For now, symbolism may suffice. Exports are booming, unemployment is falling and the economy may grow by some 2.5% in 2007 and 2008, its best performance in years. In the first half of 2007 the public sector overall recorded a surplus for the first time since unification in 1990. Yet the mood of the three coalition partners (the CDU's Bavarian ally, the Christian Social Union, is the third) is jittery. In January their popularity will be tested in elections in two important states, Hesse and Lower Saxony. Bavaria votes in September 2008.

The SPD is especially nervous. Voters have not forgiven the party for the cuts in unemployment benefits made under Ms Merkel's predecessor, Gerhard Schröder. The Left Party, a new party formed by the ex-communists and some left-wing defectors from the SPD, is luring away traditional supporters. Further liberalising reforms would be electoral poison.

Ms Merkel's coalition-management skills create an illusion of progress. At a recent get-together in a Prussian palace, the cabinet found enough common ground to produce 12 pages of promises, but even the best are only timid steps in the right direction. For example, from November Germany will open its job market to foreign engineering students at German universities and to engineers from all 12 new members of the European Union. And the payroll tax to finance unemployment benefits will be trimmed from 4.2% to 3.9% to encourage hiring.

More might have been hoped for from a coalition with a big majority and a strong economy. The opening to foreign engineers will ease but not resolve a labour shortage that costs industry an estimated €20 billion ($27 billion) in lost output a year. All the other old EU members bar Austria have either opened their labour markets fully to easterners already, or plan to do so by 2009. Holger Schmieding, an economist at Bank of America, reckons that the government could afford to cut unemployment-insurance contributions to 3%, which might create 250,000 new jobs.

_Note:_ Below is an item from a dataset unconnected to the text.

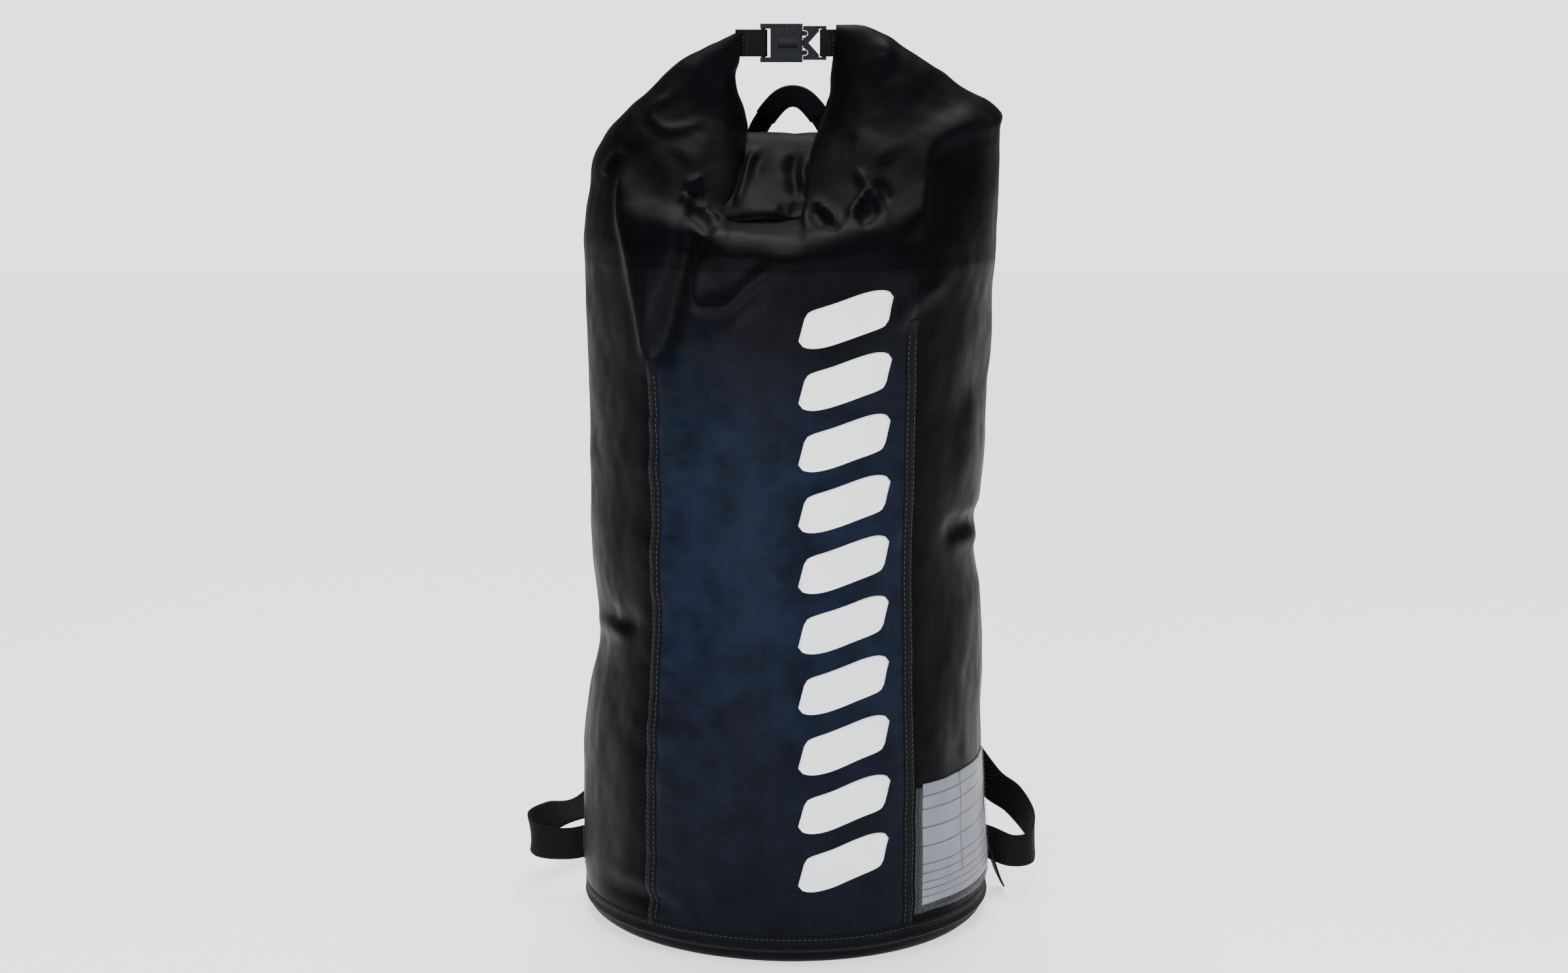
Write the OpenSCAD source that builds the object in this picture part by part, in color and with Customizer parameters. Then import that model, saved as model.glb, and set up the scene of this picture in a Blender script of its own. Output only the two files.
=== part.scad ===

The government has bravely introduced a gradual increase in the retirement age (to 67), but it has been less bold in restructuring the health system, which threatens to gobble up an ever rising share of GDP at the expense of investment in education and infrastructure. It has no plans to tackle the network of regulations that makes it expensive to fire workers, and thus risky to hire them. A second instalment of Germany's federal redesign, which would limit states' debts but allow them to raise (or lower) taxes, may just squeak through.

In place of reform, the coalition offers comforting but vague promises. There will be help for the working poor in higher child benefits and subsidies to childless households. The number of school drop-outs will be cut by half by 2010. A bonus will be paid to firms that train more people than average. Workers in soon-to-be-liberalised postal services will get a minimum wage (which the SPD would like to extend across the economy). The government may help states to finance more crèches for children; it has mooted the idea of ten days' paid leave for workers to arrange nursing for sick parents. Such benevolence carries “clear social-democratic handwriting”, boasts the vice-chancellor (and labour minister), Franz Müntefering.

Yet to his dismay, it is Ms Merkel who gets the credit. In most polls, the CDU is ten points ahead of the hapless SPD, which remains divided over whether to defend Mr Schröder's reforms and over its own role in the coalition.

The SPD has championed the coalition's boldest policy, an “integrated energy and climate programme” aimed at cutting Germany's greenhouse-gas emissions by 40% from 1990 levels by 2020. But Ms Merkel is its most visible defender. The foreign minister, Frank-Walter Steinmeier, is from the SPD (he was Mr Schröder's chief of staff), but it was the chancellor who lectured her hosts about human rights on a trip to China last month. Such stances help to make Ms Merkel appealing to the Greens, who could yet be an alternative to the SPD as a coalition partner.

The odds remain that both the economic upswing and the coalition will survive until the 2009 election. But there are risks to both. As so often, German banks have suffered disproportionately from the subprime mortgage mess in America (see article). If the American economy buckles, Germany's export-led growth could quickly fade. And the SPD may yet be tempted to bail out of the coalition rather than go on seeing Ms Merkel gather both credit and strength.